Execution and Recordkeeping Guidance

We provide execution checklists, sample resolutions and recommended minutes formats to memorialize approved actions and maintain corporate records. Proper documentation ensures that governance steps are enforceable and helps satisfy lender and regulatory expectations during due diligence.

Amendments and Long-Term Support

As businesses evolve, governance documents may require amendments to reflect changes in ownership, capital structure or strategy. We assist with negotiated amendments, filings when necessary, and advise on implementing changes to preserve continuity and reduce the risk of disputes in the future.

Frequently Asked Questions About Operating Agreements and Bylaws

What is the difference between an operating agreement and corporate bylaws?

An operating agreement sets out governance for a limited liability company, addressing member roles, distribution rules and transfer restrictions; corporate bylaws govern a corporation’s internal affairs, including board structure, officer duties and shareholder voting procedures. Each document complements state statutory defaults, allowing owners to customize governance to match their business model and relationships. Choosing the appropriate document depends on entity type and desired governance detail. Both serve similar functions—establishing decision-making, ownership transfer terms and amendment procedures—but use terminology and structures suited to LLCs or corporations, so alignment with entity formation is important for legal coherence and practical operations.

Yes.
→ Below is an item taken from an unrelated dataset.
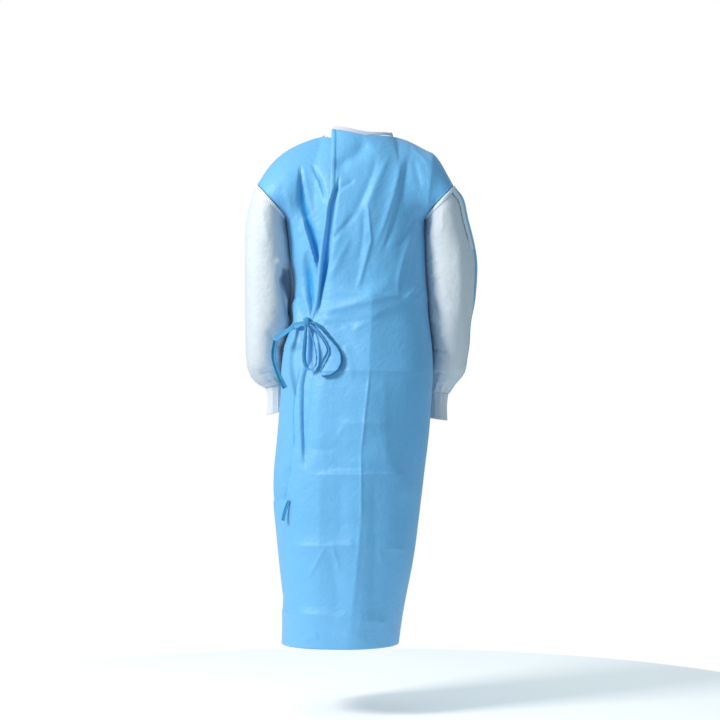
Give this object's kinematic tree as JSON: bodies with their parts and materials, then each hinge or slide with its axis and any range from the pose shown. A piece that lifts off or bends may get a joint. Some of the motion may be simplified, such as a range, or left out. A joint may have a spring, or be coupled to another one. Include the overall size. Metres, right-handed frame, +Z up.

Even single-owner LLCs benefit from an operating agreement to document the owner’s decisions, limit liability risk, and clarify how assets and management will be treated. An agreement provides proof of separation between personal and business affairs and can help when seeking financing or preparing for potential future owners. A single-member agreement can be concise yet still address essential matters like capital contributions, dissolution, and recordkeeping. Keeping a written agreement also reduces uncertainty in transitions and demonstrates governance practices that lenders and partners typically expect during diligence.
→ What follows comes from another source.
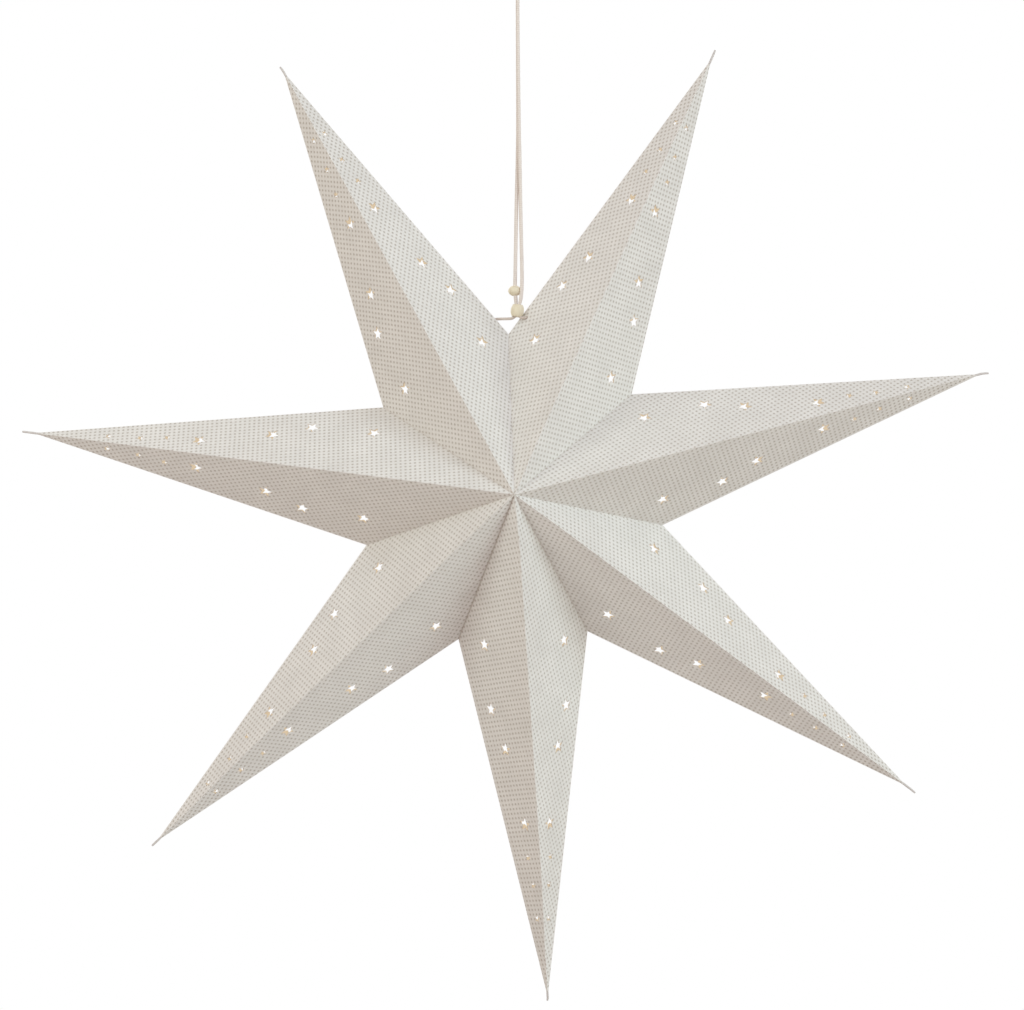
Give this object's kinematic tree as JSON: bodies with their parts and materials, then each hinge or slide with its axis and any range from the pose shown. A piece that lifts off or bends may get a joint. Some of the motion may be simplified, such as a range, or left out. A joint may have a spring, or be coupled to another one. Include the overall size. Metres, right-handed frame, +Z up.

Buy-sell provisions specify how an owner’s interest is transferred on events such as death, disability, divorce or voluntary sale. These terms can set valuation methods, payment terms and transfer restrictions, and often include rights of first refusal or mandatory buyouts to control who acquires ownership and under what conditions. Well-constructed buy-sell clauses reduce conflict by creating a predictable, agreed mechanism for transfers. Parties should select valuation methods and payment structures that reflect business realities and liquidity constraints to ensure that buyouts are commercially workable and enforceable when triggered.

Governance documents can significantly reduce the likelihood of disputes by clarifying expectations for decision-making, profit allocation and transfer procedures. Including specified procedures for meetings, voting thresholds and dispute resolution helps avoid ambiguity that often leads to disagreements among owners. While documents cannot eliminate all conflict, they provide mechanisms to resolve disagreements predictably. Incorporating mediation or arbitration clauses and clear amendment rules promotes efficient resolution and reduces the need for costly litigation, preserving business relationships and continuity.

Bylaws and operating agreements should be reviewed when there are material changes to ownership, capital structure, management or strategic direction. Regular reviews every few years ensure documents remain aligned with current operations and legal or tax developments that may affect governance choices. Significant events like bringing in investors, planning succession, or undertaking mergers should prompt an immediate review. Proactive updates prevent outdated provisions from creating uncertainty during transactions and help preserve intended protections for both owners and the company.

Provisions that protect minority owners can include reserved matters requiring supermajority approval, buyout protections, information rights and anti-dilution terms. These clauses give minority owners defined rights and remedies without impeding the company’s ability to operate efficiently under majoritarian governance. Clear disclosure and enforcement mechanisms help minority owners exercise their rights. Drafting these protections carefully balances minority safeguards with the company’s need for operational flexibility, ensuring minority interests are respected while avoiding undue transactional friction.

During financing or a sale, governance documents demonstrate how control, distributions and transfer rights are structured, which lenders and buyers evaluate as part of due diligence. Clear bylaws and operating agreements reduce perceived transaction risk by showing consistent internal practices and agreed procedures for approval of significant actions. Buyers and investors will often request amendments or side letters to align governance with transaction terms. Preparing governance documents in advance and anticipating investor concerns smooths negotiation and helps maintain transaction momentum while protecting owner interests.

A right of first refusal gives existing owners the first opportunity to purchase an interest offered for sale before a third party can acquire it. This mechanism helps preserve ownership control and prevents unwanted third-party owners from entering the business without current owners’ consent. Including a right of first refusal supports orderly transfers and can be paired with valuation methods and timing rules to make exercise practical. Well-defined procedures reduce ambiguity and speed resolution when a sale offer arises, protecting company stability.

Operating agreements and bylaws are typically internal documents and are not filed with state formation records, although articles of organization or incorporation must be filed. Keeping executed governance documents and corporate records on file is important to demonstrate compliance with entity formalities and to protect limited liability. Certain transactions may require filing amendments to formation documents or updating registered agent or officer information with the state. Maintaining accurate records and following filing requirements ensures the entity remains in good standing and preserves legal protections for owners.

Disputes are often resolved through internal mechanisms such as mediation, arbitration, buyouts or negotiated settlements as provided in governance documents. Including structured dispute resolution procedures helps parties resolve issues efficiently, avoiding protracted litigation that can harm business operations and value. When internal mechanisms fail or where urgent relief is needed, parties may seek court intervention for enforcement or interpretation of governance provisions. Having clear, well-drafted documents increases the likelihood that disputes can be resolved on contractual terms rather than through uncertain litigation outcomes.